Ray McCray says the chartreuse color in the tie is what makes it exceptionally ugly.
Ray McCray says the chartreuse color in the tie is what makes it exceptionally ugly.

He looked around. Everyone was laughing.

The tie had claimed another victim.

Since then, five more men who have been welcomed into the Baker family have received the tie; McCray was the third. It has become a rite of passage into the family.

Ray and Wilma McCray are now Tara Golf and Country Club residents, and their son, Shawn McCray, lives in Waterlefe Golf and River Club. Shawn McCray received the tie at Christmas 1999 when he returned to the U.S. after working in Europe for five years.

“It was a homecoming gift for me at Christmas that year,” Shawn McCray said. “Usually, though, it’s a ‘welcome to the family.’ It shows a little bit about the sense of humor we have. It means we’re going to have fun with you in our family. You better be able to take a joke.”

The tie usually comes packaged in a nicely wrapped box as a gift from Santa.

“We all know who had it last, but you never know who’s going to get it next,” Wilma McCray said.

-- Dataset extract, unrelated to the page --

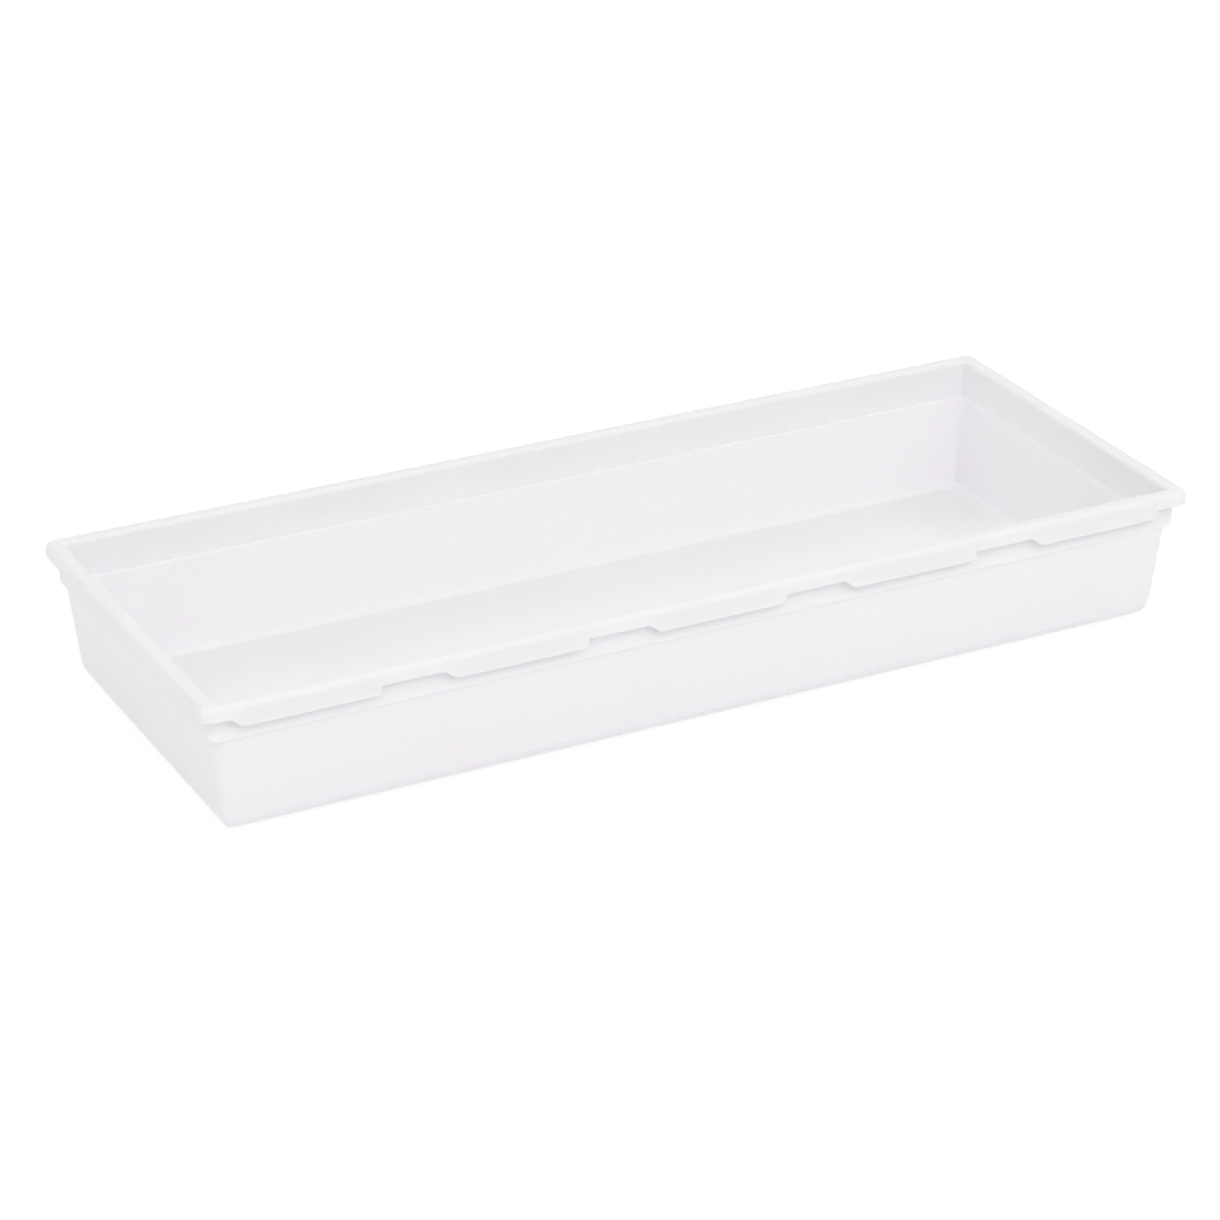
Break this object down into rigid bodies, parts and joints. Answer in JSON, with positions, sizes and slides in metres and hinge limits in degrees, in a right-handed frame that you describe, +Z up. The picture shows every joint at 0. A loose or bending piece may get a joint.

Originally, the family would gather in Missouri, where most family members lived, but now most are in Florida.

Ray McCray got it a second time the year of his 70th birthday at Christmas 2005.

Matthew Sheppard, the McCray’s grandson who got married in December 2017, got it last year. He lives in Orlando.

Ray McCray suspects he and some of the other men might get the tie again at some point, but there are still men in the family who have yet to receive it.

Their grandsons, 16-year-old Connor McCray and 15-year-old Noah McCray, who live in Waterlefe Golf and River Club, are among those eligible, and the McCrays said they feel confident they’ll keep the tradition alive.

“It’s been a tradition I hope continues,” Wilma McCray said.